Novice learners should have more structure (Jonassen, 1992). According to Bloom’s Taxonomy (cf. Fig. 3), the process of learning first starts with remembering and understanding. These two bases require structure to ensure the learner can memorize the subject and recall why the information is important. Without the beginning structure, the learner would struggle to get to the level of application. The lack of structure becomes a possible limitation if the student does not have any base to begin with. However, both Piaget and Vygotsky believe in innate abilities that act as the initial building blocks to learning.
When a group of learners is involved in an activity together, there is a possibility of the learners falling into groupthink (Ruggie, 1998). While not a lot of research has been done on the subject, the author of the chapter suggests that this may be a limitation which could be further investigated. Those who do not agree with the dominant narrative of a group will not participate as much as those who align with the majority. This is a critique of the implementation, however, and not the theory itself.
Because the nature of constructivism is more abstract and applicable, it is difficult to know if the observed learning outcomes account for everything. Outcomes are generally measured through some form of a rote test and thus do not often incorporate the application and extrapolation of the learning. This could be a limitation of constructivism, if the mode of measurement is not conducive to reflection.
Another possible limitation of constructivism is the time required during implementation. Operating under the constructivist framework, instructors are expected to spend more time engaging the learner. In order to engage the learner, the instructor needs to spend more preparation time out of the classroom thinking about new activities. The instructor also carries the role of allowing time for reflection. Effectively using time can prove to be a problem of constructivism, but it can be fixed through thoughtful implementation.
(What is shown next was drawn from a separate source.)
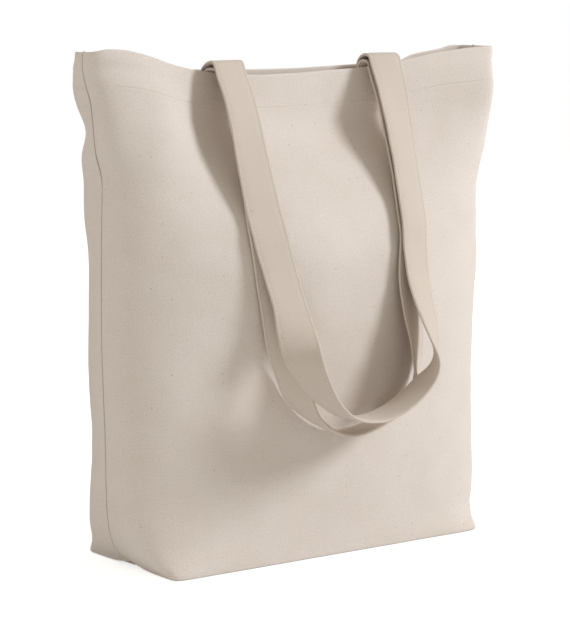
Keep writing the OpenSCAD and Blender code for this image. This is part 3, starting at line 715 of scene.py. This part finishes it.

In conclusion, constructivism is a learning theory which affirms that knowledge is best gained through a process of action, reflection and construction. Piaget focuses on the interaction of experiences and ideas in the creation of new knowledge. Vygotsky explores the importance of learning alongside peers and how culture affects the accommodation and assimilation of knowledge. Dewey emphasizes inquiry and the integration of real world and classroom activities. The constructivist framework relies on the learners to be in control of their own acquisition of knowledge and encourages the instructor to serve as a facilitator. Constructivism has limitations, but it can allow for the learner to reach higher planes of knowledge than would be possible otherwise (Jonassen, 1993).